Server | Resolution | Simultaneous Encodes | Time (seconds) | Cost per thousand |
---|---|---|---|---|
EC2 cc1.4xlarge | 640x360 | 6 | 15.87 | $0.96 |
EC2 cc2.8xlarge | 640x360 | 6 | 9.93 | $1.10 |
GCE 8-core | 640x360 | 6 | 21.05 | $1.13 |
GCE 8-core | 640x360 | 1 | 6.01 | $1.94 |
EC2 cc1.4xlarge | 640x360 | 1 | 5.96 | $2.15 |
EC2 cc1.4xlarge | 1280x720 | 6 | 48.58 | $2.92 |
EC2 cc2.8xlarge | 640x360 | 1 | 4.99 | $3.33 |
EC2 cc2.8xlarge | 1280x720 | 6 | 30.74 | $3.42 |
GCE 8-core | 1280x720 | 6 | 68.15 | $3.66 |
EC2 cc1.4xlarge | 1280x720 | 1 | 12.89 | $4.65 |
GCE 8-core | 1280x720 | 1 | 16.01 | $5.16 |
EC2 cc2.8xlarge | 1280x720 | 1 | 10.92 | $7.28 |
Using default Zencoder settings, both types of EC2 instance are faster than GCE. The economics are a bit closer, and there isn't a clear winner between 4XL EC2 instances and GCE. So GCE is a viable option for transcoding where cost is a higher priority than raw speed, though AWS customers can make use of Reserved Instances and Spot Instances for further cost reductions. We noticed that the 16-core EC2 instances were roughly twice as fast as GCE 8-core instances when under load with 6 simultaneous transcodes.

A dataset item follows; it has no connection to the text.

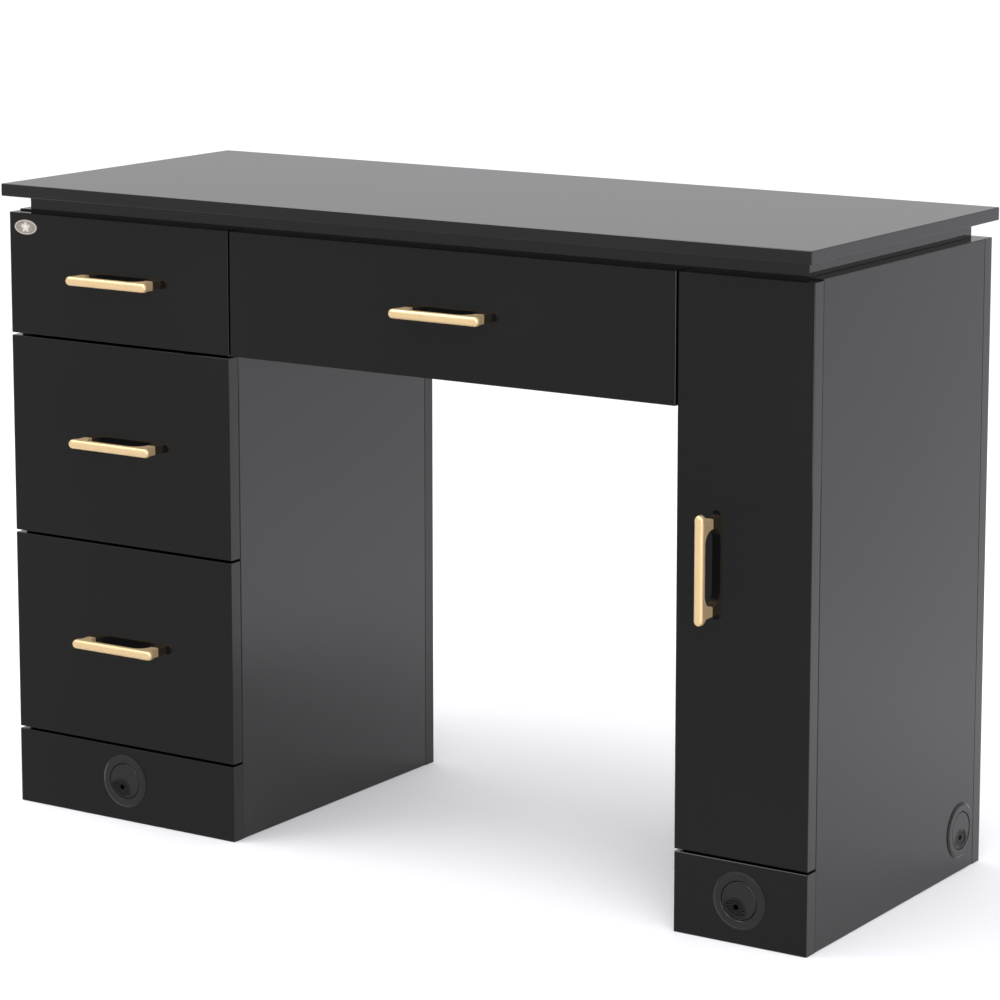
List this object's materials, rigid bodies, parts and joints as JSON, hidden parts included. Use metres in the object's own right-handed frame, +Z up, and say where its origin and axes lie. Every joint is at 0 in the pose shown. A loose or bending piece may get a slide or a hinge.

Given the similar clock speeds, but half the number of cores, this is what you would expect. However, if Google adds similar 16 core machines, they could have comparable transcoding speeds.
Transfer Speeds
When transcoding video in the cloud, network I/O is almost as important as CPU. This is especially true for customers working with high-bitrate content (broadcasters, studios, and creatives). So how do GCE transfer speeds compare to EC2? To test this, we ran four sets of benchmarks:
- Amazon S3 to Amazon EC2
- Amazon S3 to Google Compute Engine
- Google Cloud Storage to Amazon EC2
- Google Cloud Storage to Google Compute Engine
We did this by testing the same 1GB video file stored on Google Cloud Storage (GCS) and on Amazon S3. Transfer was performed using 10 HTTP connections (Zencoder does this by default to optimize transfer speeds, and it can dramatically speed up large file transfers over HTTP).
Transfer speed (Mbps) | Server Bandwidth | |
---|---|---|
S3 to GCE | 470.96 | 1 Gbps |
S3 to EC2 c1.xlarge | 644.29 | 1 Gbps |
S3 to EC2 cc2.8xlarge | 1458.32 | 10 Gbps |
GCS to GCE | 202.60 | 1 Gbps |
GCS to EC2 c1.xlarge | 378.28 | 1 Gbps |
GCS to EC2 cc2.8xlarge | 641.34 | 10 Gbps |
This is interesting. We expected Amazon-to-Amazon transfer to be fast, which it was. But we also expected Google-to-Google transfer to be fast, which it wasn't. In fact, it appears that GCS is slower than S3, and GCE transfer is slower than EC2, such that even if you're using Google for compute, you may be better off using S3 for storage. Transfer was 2.3x faster from S3 to GCE than from GCS to GCE.
More Tests Needed
Consider these results preliminary. Further testing needs to be done to take into account more variables.
- Instance-to-instance differences. This is especially true for file transfer, which can vary widely based on network conditions and instance variability.
- Additional applications. These benchmarks only cover transcoding, which is a CPU-bound benchmark. Other applications are limited by disk, memory, etc., and these tests don't speak to anything other than transcoding.
- Scalability. Scalability is extremely important for anyone using the cloud for video transcoding. More tests are needed to see how GCE compares with EC2 when it comes to enormous scale—tens of thousands of servers (or more). At what point do users run into capacity issues? Performance problems? Design limitations? Instability?
Cloud Infrastructure Future
Even though EC2 wins in these early tests, we're excited about Google Compute Engine. To be a serious competitor for high-performance transcoding, Google needs to add larger instances with faster CPUs. But adding new instance types is easy. Nothing prevents Google from doing this. What is hard is building a robust, performant, feature-complete, scalable cloud platform, and Google seems to have succeeded. If Google is committed to this product and developers for the long run, the cloud virtualization world may have just gotten a second legitimate player.